Maintenance Tips to Extend the Life of Your LED Driver
Even a correctly specified, properly installed driver benefits from a bit of ongoing attention:
- Check seals and gaskets annually on outdoor IP65+ drivers, particularly after extreme weather, as UV exposure and temperature swings can degrade rubber seals over several years.
- Keep vents clear on IP20 indoor drivers — dust buildup around ventilation slots is one of the most common (and easily preventable) causes of overheating indoors.

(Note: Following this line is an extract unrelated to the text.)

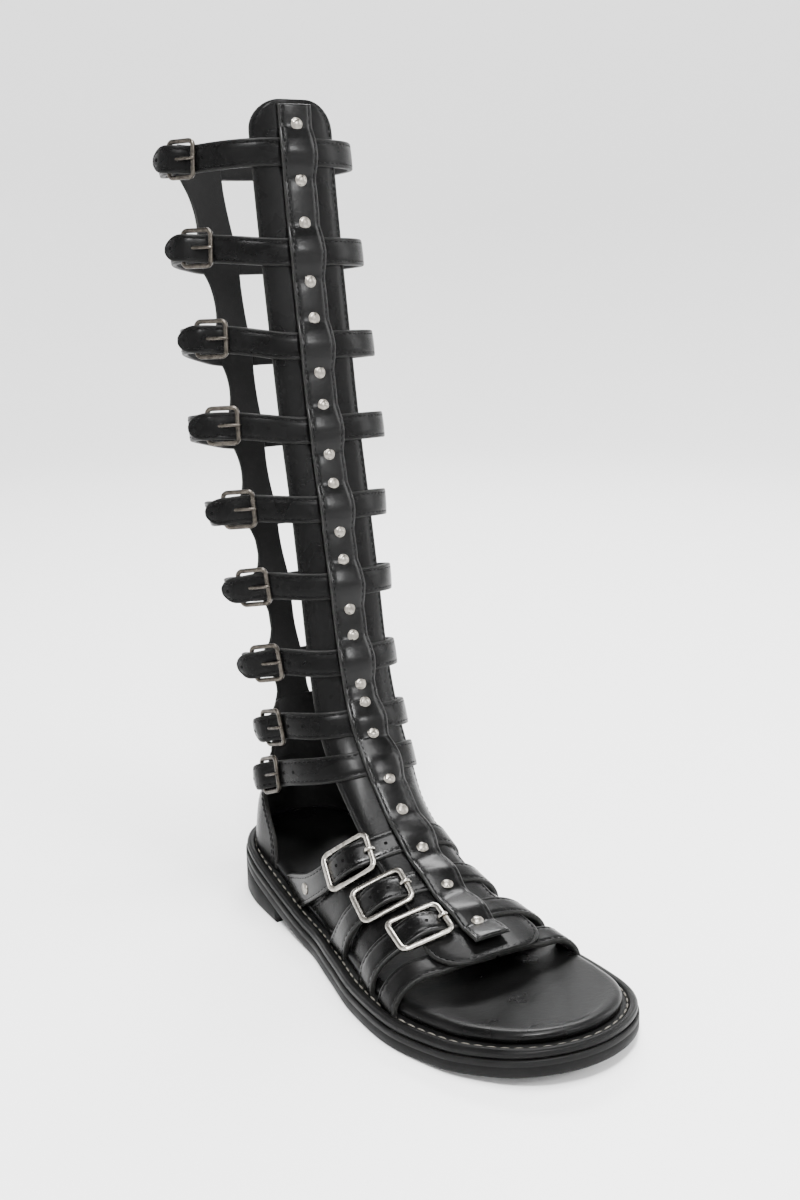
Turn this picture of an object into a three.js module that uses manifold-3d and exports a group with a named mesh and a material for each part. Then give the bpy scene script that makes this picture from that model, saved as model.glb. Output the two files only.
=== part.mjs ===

- Inspect cable entry points where wires enter a sealed outdoor driver housing; this is the single most common failure point for water ingress, even on a correctly rated unit, if the gland wasn't tightened or sealed properly during installation.
- Avoid painting or covering vented drivers, which can trap heat and cause early failure even if the IP rating itself is appropriate.
- Keep your receipt and note the IP rating and wattage of every driver you install — if a fitting needs replacing in a few years, this saves time matching specifications again.
A Note on UK Weather and Real-World IP Performance
It's worth being realistic about UK conditions specifically. Manufacturers' IP ratings are tested under controlled laboratory conditions, not years of freeze-thaw cycles, prolonged damp, or driving rain at an angle into a wall-mounted fitting. In practice, many UK installers recommend specifying one IP level higher than the legal minimum for genuinely exposed, north or west-facing outdoor installations, simply because real-world weather exposure over several British winters is harsher than a single lab test. This is a judgement call rather than a regulation, but it's a pattern worth knowing if you want a driver that lasts a decade rather than two or three years.